Untuk menepis mitos yang terlanjur mengakar di benak kaum muslim, beberapa feminis muslim kontemporer, seperti Fatima Mernissi dari Maroko, Ali Asghar Engineer dari Pakistan, Rif’at Hasan, Nawal El-Shadawi dari Mesir, Amina Wadud Muhsin dari Amerika, melalui bukunya masing-masing, telah menggugat para muffasir klasik. Mereka sepakat, interpretasi klasik terhadap al-Qur’an secara tekstual perlu diubah dengan interpretasi yang kontekstual, sehingga makna al-Qur’an selalu aktual, sesuai dengan perkembangan manusia dan masyarakatnya.

Interpretasi kontekstual adalah interpretasi teks yang sesuai dengan konteks kekinian. Interpretasi ini bukan merupakan akalakalan, bukan karena ingin menyesuaikan dengan tuntutan perkembangan dunia dan pemikiran modern semata, tetapi terutama untuk membebaskan interpretasi al-Qur’an dari prasangka gender. Meski al- Qur’an tidak berusaha menghapus perbedaan antara perempuan dan laki-laki atau menghilangkan pentingnya perbedaan jenis kelamin, al-Qur’an tidak mengusulkan atau mendukung peran atau definisi tunggal mengenai peran-peran bagi setiap jenis kelamin.

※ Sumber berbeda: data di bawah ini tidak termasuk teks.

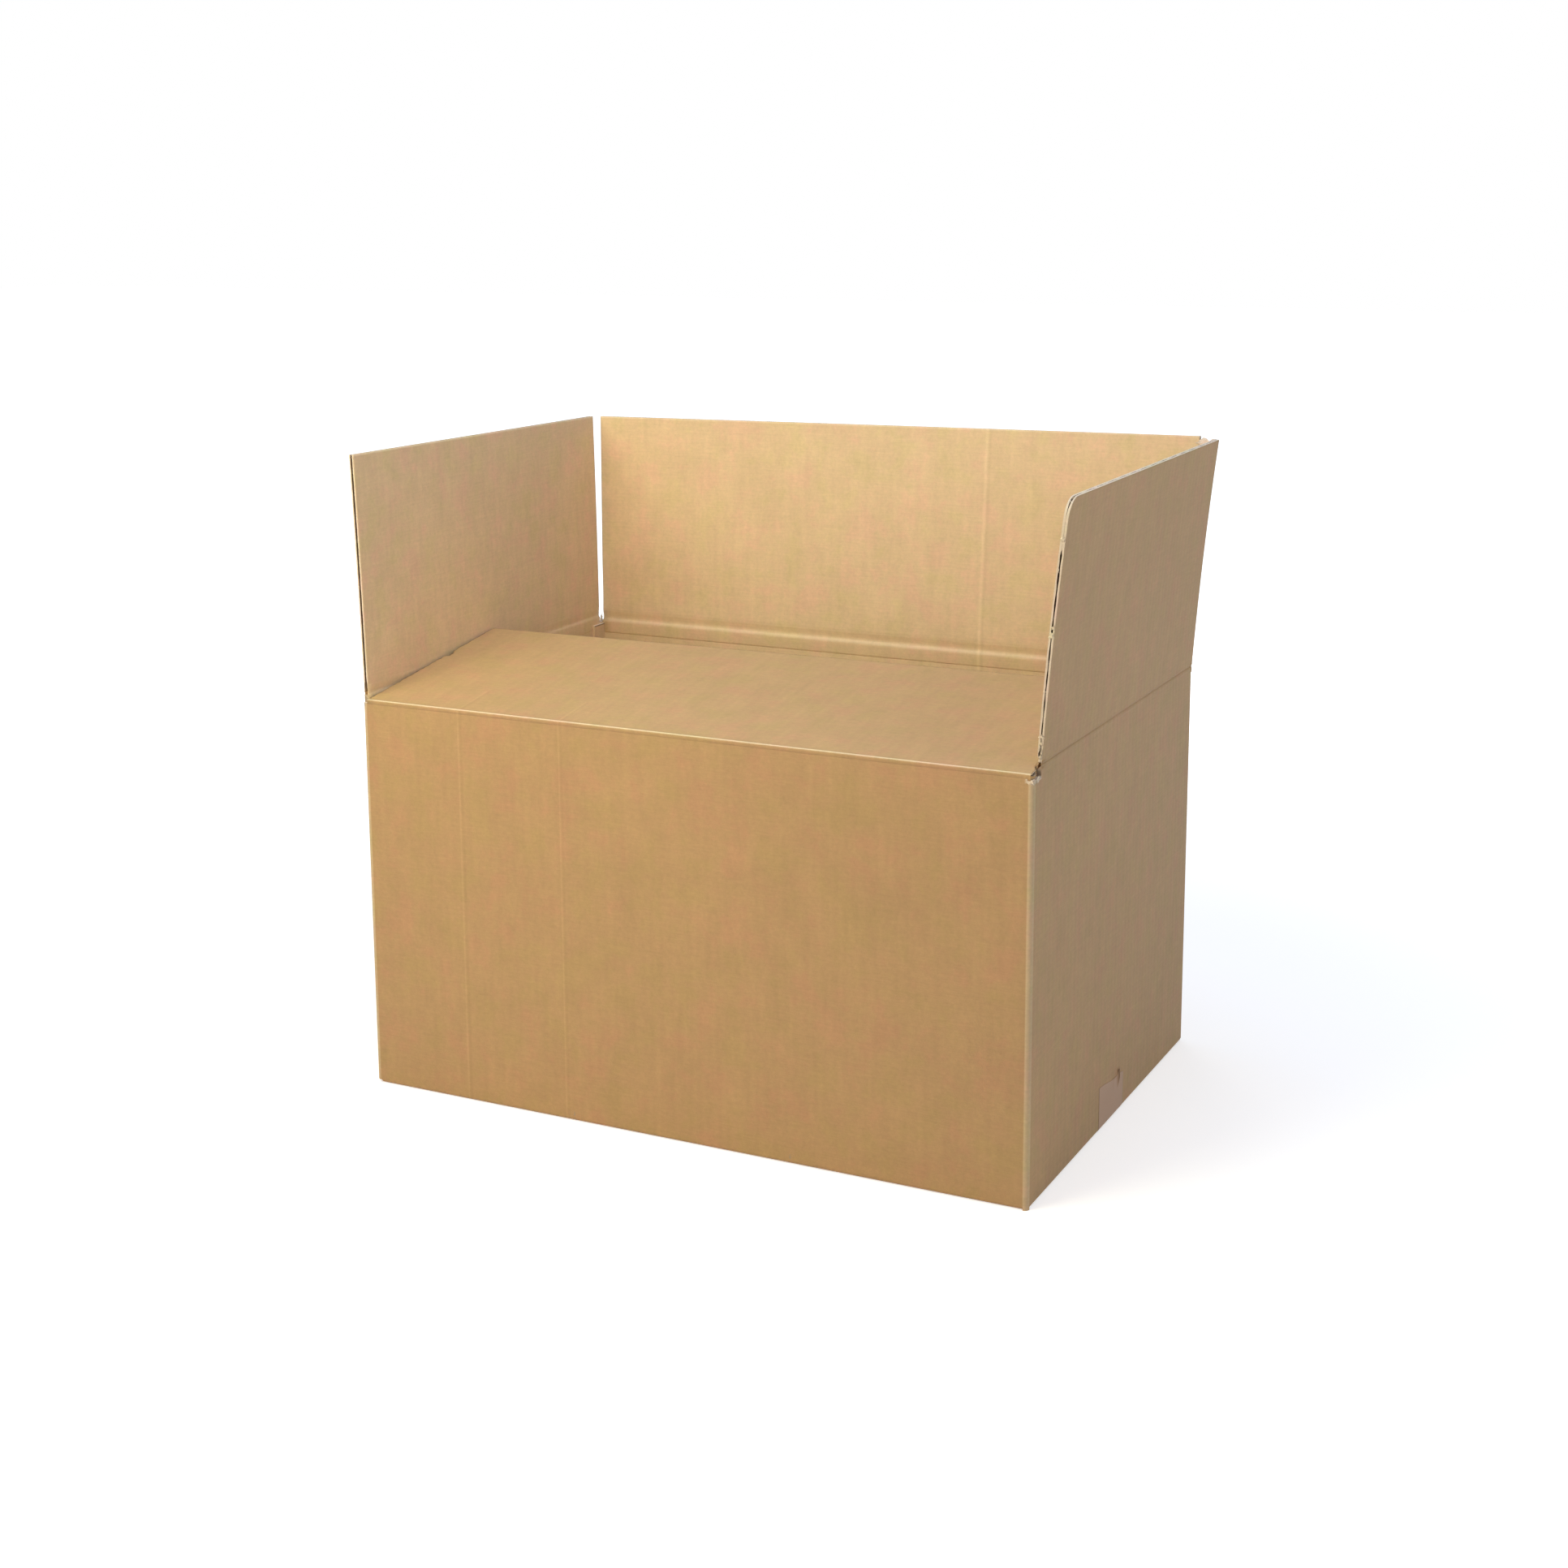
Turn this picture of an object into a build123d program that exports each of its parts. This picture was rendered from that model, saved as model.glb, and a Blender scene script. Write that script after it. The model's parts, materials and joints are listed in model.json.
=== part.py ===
from build123d import *
import os
from math import sqrt

# A single wall corrugated box, standing on its base with its top flaps open.
# Millimetres. X runs along the long walls, Y from front to back, Z up.
# The origin is on the floor, under the middle of the box.

# Driving sizes of the folded box, over its outer faces
box_length = 463.0
box_width = 311.0
long_crease_height = 264.5
board = 3.0
# Flap lengths from crease to free edge, which is cut a little out of square
front_flap_length = 154.5
back_flap_length_left = 154.5
back_flap_length_right = 156.2
left_flap_length_front = 156.9
left_flap_length_back = 152.0
right_flap_length = 154.5
bottom_flap_length = 154.5
corner_radius = 3.0
base_fold_radius = 2.5
# The short walls' creases lie one board higher than the long walls'
short_crease_height = long_crease_height + board

# Corrugation: two liners and a wavy medium, its flutes running up the walls
flute_pitch = 6.59
liner = 0.35
medium = 0.3
flute_base_half = 2.3
flute_tip_half = 0.55
# Board crushed flat next to a crease, where no flute is open
crushed_height = 6.0
# A side cut parallel to the flutes leaves a groove between the liners
side_groove_depth = 1.4
side_groove_liner = 0.6
# Solid board kept between a side groove and the first flute
side_margin = 0.5

# Hinge lines lie just outside the outer liner, with mitred board on each side
hinge_offset = 0.15
mitre_clearance = 0.15

# Distance from each flap's side edges to the box's outer corners
front_flap_left = 3.5
front_flap_right = 3.5
back_flap_left = 3.5
back_flap_right = 3.5
left_flap_front = 2.7
left_flap_back = 7.5
right_flap_front = 12.0
right_flap_back = 0.8
# Height of the four slots' bottoms, above the floor
slot_bottom = 262.0
slot_bottom_right_front = 260.5

# Lean of each flap in the rest pose, in degrees out from upright
front_lean = -82.0
back_lean = 3.5
left_lean = 1.3
right_lean = 5.4

# The right flap's front top corner is rounded, the other corners are square
right_flap_corner_radius = 10.0
# A notch torn from the front flap's left edge
notch_depth = 3.2
notch_start = 91.0
notch_end = 104.0
notch_ramp_in = 3.0
notch_ramp_out = 7.0

# Bottom flaps: the short pair lies inside, the long pair meets at a taped seam
tape_thickness = 0.15
tape_width = 48.0
tape_centre = -2.5
tape_turn_up = 28.0
seam_gap = 1.5
layer_gap = 0.4
bottom_end_gap = 1.0
inner_flap_side = 3.5
bottom_corner_cut = 4.0
bottom_corner_rise = 2.0
nib_size = 3.2

# Glue tab of the maker's joint, inside the left wall at the back corner
tab_width = 15.0
tab_thickness = 1.8
tab_end_gap = 10.0

half_length = box_length / 2
half_width = box_width / 2
# Extra reach that lets a cutting tool pass through a face
reach = 1.0


def block(x0, x1, y0, y1, z0, z1):
    """A box between two opposite corners."""
    size = Box(x1 - x0, y1 - y0, z1 - z0)
    return Pos((x0 + x1) / 2, (y0 + y1) / 2, (z0 + z1) / 2) * size


def strip_section(points):
    """A face from corner points."""
    return make_face(Polyline(*points, close=True))


def flute_section(width):
    """Cut board seen along its flutes: the outline less every flute's opening."""
    inner_groove = board - side_groove_liner
    outline = strip_section(
        [
            (0, 0),
            (width, 0),
            (width, side_groove_liner),
            (width - side_groove_depth, side_groove_liner),
            (width - side_groove_depth, inner_groove),
            (width, inner_groove),
            (width, board),
            (0, board),
            (0, inner_groove),
            (side_groove_depth, inner_groove),
            (side_groove_depth, side_groove_liner),
            (0, side_groove_liner),
        ]
    )
    first = side_groove_depth + side_margin + flute_base_half
    half_pitch = flute_pitch / 2
    count = int((width - 2 * first) / half_pitch) + 1
    start = (width - (count - 1) * half_pitch) / 2
    openings = []
    for i in range(count):
        centre = start + i * half_pitch
        if i % 2:
            base_side = board - liner
            tip_side = liner + medium
        else:
            base_side = liner
            tip_side = board - liner - medium
        opening = strip_section(
            [
                (centre - flute_base_half, base_side),
                (centre + flute_base_half, base_side),
                (centre + flute_tip_half, tip_side),
                (centre - flute_tip_half, tip_side),
            ]
        )
        openings.append(opening)
    return outline - openings


def mitre(width, upward):
    """The wedge that a crease takes from a board whose outer face is at Y = 0."""
    setback = hinge_offset + mitre_clearance * sqrt(2)
    deep = board + reach
    slope = 1 if upward else -1
    near = slope * (setback - reach)
    far = slope * (setback + deep)
    past = -slope * (board + reach)
    wedge = strip_section([(-reach, near), (deep, far), (deep, past), (-reach, past)])
    return extrude(Plane.YZ * wedge, width)


def flat_flap(width, first_length, last_length, corner=0.0):
    """A flap standing on its crease, outer face at Y = 0, inner face at Y = board.

    Its length runs from the first at X = 0 to the last at X = width.
    """
    longest = max(first_length, last_length)
    fluted = extrude(flute_section(width), longest - crushed_height)
    fluted = Pos(0, 0, crushed_height) * fluted
    crushed = block(0, width, 0, board, 0, crushed_height)
    flap = fluted + crushed
    flap = flap - Pos(-reach, 0, 0) * mitre(width + 2 * reach, True)
    if first_length != last_length:
        above = strip_section(
            [
                (0, first_length),
                (width, last_length),
                (width + reach, last_length + longest),
                (-reach, first_length + longest),
            ]
        )
        flap = flap - extrude(Plane.XZ * above, board + reach, both=True)
    if corner:
        base = first_length - corner
        square = block(-reach, corner, -reach, board + reach, base, longest + reach)
        turn = Pos(corner, board / 2, base) * Rot(90, 0, 0)
        flap = flap - (square - turn * Cylinder(corner, 4 * board))
    return flap


def placed(flap, turn, half_span, half_depth, start_side, crease, lean):
    """A flap set on its wall, leaned about its hinge line and turned to its side."""
    hinge = Pos(0, -half_depth - hinge_offset, crease)
    local = Pos(-half_span + start_side, hinge_offset, 0) * flap
    return Rot(0, 0, turn) * hinge * Rot(lean, 0, 0) * local


def front_flap():
    width = box_length - front_flap_left - front_flap_right
    flap = flat_flap(width, front_flap_length, front_flap_length)
    notch = strip_section(
        [
            (-reach, notch_start - reach),
            (0, notch_start),
            (notch_depth, notch_start + notch_ramp_in),
            (notch_depth, notch_end - notch_ramp_out),
            (0, notch_end),
            (-reach, notch_end + reach),
        ]
    )
    cutter = extrude(Plane.XZ * notch, board + reach, both=True)
    flap = flap - cutter
    return placed(flap, 0, half_length, half_width, front_flap_left, long_crease_height, front_lean)


def back_flap():
    width = box_length - back_flap_left - back_flap_right
    flap = flat_flap(width, back_flap_length_right, back_flap_length_left)
    return placed(flap, 180, half_length, half_width, back_flap_right, long_crease_height, back_lean)


def right_flap():
    width = box_width - right_flap_front - right_flap_back
    flap = flat_flap(width, right_flap_length, right_flap_length, right_flap_corner_radius)
    return placed(flap, 90, half_width, half_length, right_flap_front, short_crease_height, right_lean)


def left_flap():
    width = box_width - left_flap_front - left_flap_back
    flap = flat_flap(width, left_flap_length_back, left_flap_length_front)
    return placed(flap, -90, half_width, half_length, left_flap_back, short_crease_height, left_lean)


def outer_block(top):
    """The box's outside, with rounded upright corners and rounded bottom folds."""
    solid = block(-half_length, half_length, -half_width, half_width, tape_thickness, top)
    solid = fillet(solid.edges().filter_by(Axis.Z), corner_radius)
    base = solid.faces().sort_by(Axis.Z)[0]
    return fillet(base.edges(), base_fold_radius)


def corner_slot(side_x, side_y, long_side, short_side, bottom):
    """The slot between two flaps, cut down through one corner of the walls."""
    top = short_crease_height + 2 * reach
    inner_x = half_length - board
    inner_y = half_width - board
    along = block(
        min(half_length - long_side, inner_x),
        inner_x,
        inner_y - reach,
        half_width + reach,
        bottom,
        top,
    )
    across = block(
        inner_x - reach,
        half_length + reach,
        half_width - short_side,
        half_width + reach,
        bottom,
        top,
    )
    slot = along + across
    if side_x < 0:
        slot = mirror(slot, Plane.YZ)
    if side_y < 0:
        slot = mirror(slot, Plane.XZ)
    return slot


def walls():
    """Four walls and the long bottom flaps, open at the top."""
    top = short_crease_height + reach
    inner_x = half_length - board
    inner_y = half_width - board
    floor = tape_thickness + board
    shell = outer_block(top) - block(-inner_x, inner_x, -inner_y, inner_y, floor, top + reach)
    # Mitred tops of the long walls, which stop at the short walls' inner faces
    for turn in (0, 180):
        wedge = Pos(-inner_x, -half_width, long_crease_height) * mitre(2 * inner_x, False)
        shell = shell - Rot(0, 0, turn) * wedge
    # Mitred tops of the short walls
    for turn in (90, -90):
        wedge = Pos(-half_width - reach, -half_length, short_crease_height)
        wedge = wedge * mitre(box_width + 2 * reach, False)
        shell = shell - Rot(0, 0, turn) * wedge
    shell = shell - corner_slot(-1, -1, front_flap_left, left_flap_front, slot_bottom)
    shell = shell - corner_slot(1, -1, front_flap_right, right_flap_front, slot_bottom_right_front)
    shell = shell - corner_slot(-1, 1, back_flap_left, left_flap_back, slot_bottom)
    shell = shell - corner_slot(1, 1, back_flap_right, right_flap_back, slot_bottom)
    return shell


def box_body():
    """The folded sheet without its top flaps."""
    inner_x = half_length - board
    inner_y = half_width - board
    floor = tape_thickness + board
    shell = walls()
    # The long bottom flaps end short of the short walls and meet at the seam
    for side in (-1, 1):
        x0, x1 = sorted((side * inner_x, side * (inner_x - bottom_end_gap)))
        shell = shell - block(x0, x1, -inner_y, inner_y, 0, floor)
    reach_x = inner_x - bottom_end_gap / 2
    shell = shell - block(-reach_x, reach_x, -seam_gap / 2, seam_gap / 2, 0, floor)
    # The short bottom flaps lie on the long ones
    inner_floor = floor + layer_gap
    for side in (-1, 1):
        x0, x1 = sorted((side * (inner_x + board / 2), side * (half_length - bottom_flap_length)))
        y1 = half_width - inner_flap_side
        shell = shell + block(x0, x1, -y1, y1, inner_floor, inner_floor + board)
    # Corners crushed up a little, but for the front right one, which keeps a nib
    cut = bottom_corner_cut
    for side_x, side_y in ((-1, -1), (-1, 1), (1, 1)):
        x0, x1 = sorted((side_x * (half_length - cut), side_x * (half_length + reach)))
        y0, y1 = sorted((side_y * (half_width - cut), side_y * (half_width + reach)))
        shell = shell - block(x0, x1, y0, y1, 0, bottom_corner_rise)
    nib = block(
        half_length - nib_size,
        half_length,
        -half_width,
        -half_width + nib_size,
        0,
        nib_size,
    )
    outer_edge = nib.edges().filter_by(Axis.Z).sort_by(Axis.X)[-2:].sort_by(Axis.Y)[0]
    nib = fillet(outer_edge, corner_radius)
    shell = shell + nib
    # Glue tab, pressed thin against the left wall and folded from the back wall
    tab_z1 = slot_bottom - reach
    tab_z0 = inner_floor + board + tab_end_gap
    tab = block(
        -inner_x - reach,
        -inner_x + tab_thickness,
        inner_y - tab_width,
        inner_y + reach,
        tab_z0,
        tab_z1,
    )
    return shell + tab


def bottom_tape():
    """Tape under the seam and up both short walls."""
    def profile(grow):
        x = half_length + grow
        low = tape_thickness - grow
        rectangle = strip_section([(-x, low), (x, low), (x, box_width), (-x, box_width)])
        corners = rectangle.vertices().sort_by(Axis.Y)[:2]
        return fillet(corners, base_fold_radius + grow)

    above = strip_section(
        [
            (-box_length, tape_turn_up),
            (box_length, tape_turn_up),
            (box_length, 2 * box_width),
            (-box_length, 2 * box_width),
        ]
    )
    section = profile(tape_thickness) - profile(0) - above
    return Pos(0, tape_centre, 0) * extrude(Plane.XZ * section, tape_width / 2, both=True)


os.makedirs("parts", exist_ok=True)
export_step(box_body(), "parts/box_body.step")
export_step(front_flap(), "parts/front_flap.step")
export_step(back_flap(), "parts/back_flap.step")
export_step(left_flap(), "parts/left_flap.step")
export_step(right_flap(), "parts/right_flap.step")
export_step(bottom_tape(), "parts/bottom_tape.step")
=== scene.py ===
import json
import math

import bpy
from mathutils import Matrix, Vector

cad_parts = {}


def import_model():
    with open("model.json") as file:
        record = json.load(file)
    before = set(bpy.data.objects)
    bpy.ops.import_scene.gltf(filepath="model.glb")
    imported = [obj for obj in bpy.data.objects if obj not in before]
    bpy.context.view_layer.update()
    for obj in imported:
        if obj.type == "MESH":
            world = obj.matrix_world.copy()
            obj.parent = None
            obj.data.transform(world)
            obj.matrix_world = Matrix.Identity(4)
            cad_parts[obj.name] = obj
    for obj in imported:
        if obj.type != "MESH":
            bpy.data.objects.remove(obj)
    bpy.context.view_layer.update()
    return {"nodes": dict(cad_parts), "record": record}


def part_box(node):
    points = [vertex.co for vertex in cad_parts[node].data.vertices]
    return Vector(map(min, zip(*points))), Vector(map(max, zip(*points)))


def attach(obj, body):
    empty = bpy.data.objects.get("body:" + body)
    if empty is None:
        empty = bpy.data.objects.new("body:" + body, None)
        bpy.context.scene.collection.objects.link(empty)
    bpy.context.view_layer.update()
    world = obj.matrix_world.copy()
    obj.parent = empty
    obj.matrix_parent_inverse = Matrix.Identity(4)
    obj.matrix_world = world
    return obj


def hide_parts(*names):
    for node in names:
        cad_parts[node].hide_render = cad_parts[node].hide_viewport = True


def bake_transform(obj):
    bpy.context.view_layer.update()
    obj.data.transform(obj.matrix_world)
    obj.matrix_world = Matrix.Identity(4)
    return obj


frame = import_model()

# Sizes in metres: the box and its hinge lines come from the frame, the layers from the board's grade
MM = 0.001
body_low, body_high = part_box("box_body")
LENGTH = round(body_high[0] - body_low[0], 5)
WIDTH = round(body_high[1] - body_low[1], 5)
HALF_L, HALF_W = LENGTH / 2, WIDTH / 2
hinges = {joint["name"]: joint["pos_m"] for joint in frame["record"]["behaviour"]["joints"]}
LONG_TOP, SHORT_TOP = hinges["front_crease"][2], hinges["left_crease"][2]
HINGE_OUT = round(hinges["back_crease"][1] - HALF_W, 6)
BOARD = 3.0 * MM
LINER = 0.35 * MM
MEDIUM = 0.3 * MM
PITCH = 6.59 * MM
FLAP_LENGTH = 154.5 * MM

# Heights on the body: the feet of its slots, and the short bottom flaps' free ends
SLOT_FOOT = 0.2600
BOTTOM_END_X = 0.0770
BOTTOM_END_Z = 0.00505

# The tape's width, its middle line and the wrinkle at its right end
TAPE_WIDTH = 48 * MM
TAPE_MIDDLE = -2.5 * MM
WRINKLE_Y = 12.2 * MM

# Colours of the paper, among them a painted highlight for the front fold and a darker medium that also
# serves as painted shade in the flutes
OUTER = (0.464, 0.272, 0.109, 1)
INNER = (0.745, 0.515, 0.275, 1)
CUT = (0.720, 0.560, 0.380, 1)
# Painted highlight along the front fold
FOLD_HIGHLIGHT = (0.700, 0.510, 0.290, 1)
# Darker medium, which also serves as painted shade in the flutes and between the liners
MEDIUM_AND_SHADE = (0.380, 0.265, 0.160, 1)
SHRED = (0.740, 0.590, 0.400, 1)
# Paler colour for the rounded upright folds
UPRIGHT_FOLD_PALE = (0.640, 0.465, 0.250, 1)
PAPERS = {"outer": OUTER, "inner": INNER, "cut": CUT, "fold": FOLD_HIGHLIGHT, "pit": MEDIUM_AND_SHADE, "shred": SHRED}


# Materials

def material(name):
    mat = bpy.data.materials.new(name)
    mat.use_nodes = True
    mat.node_tree.nodes.clear()
    return mat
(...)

Al-Qur’an sangat menekankan nilai keadilan, kesetaraan, dan keharmonisan. Islam sebagai agama yang memberi rahmat bagi semesta alam, tentu anti rasialisme dan menolak diskriminasi. Prinsip dasar Islam adalah persamaan manusia tanpa memandang jenis kelamin, suku, bangsa, warna kulit, dan keturunan. Perbedaan derajat dipandang di sisi Tuhan terletak pada tataran pengabdian (ketaqwaan)nya kepada Allah (Q.S. Al-Hujurat [49]: 13 dan al-Ahzab [33]: 33-35). Demikian pun persamaan dalam lapangan ekonomi, pendidikan, dan relasi antara perempuan dan laki-laki (Q.S. Al-Nisa [4]:32; QS. Ali Imran [3]:195 dan QS.Al-Baqarah [2]:228).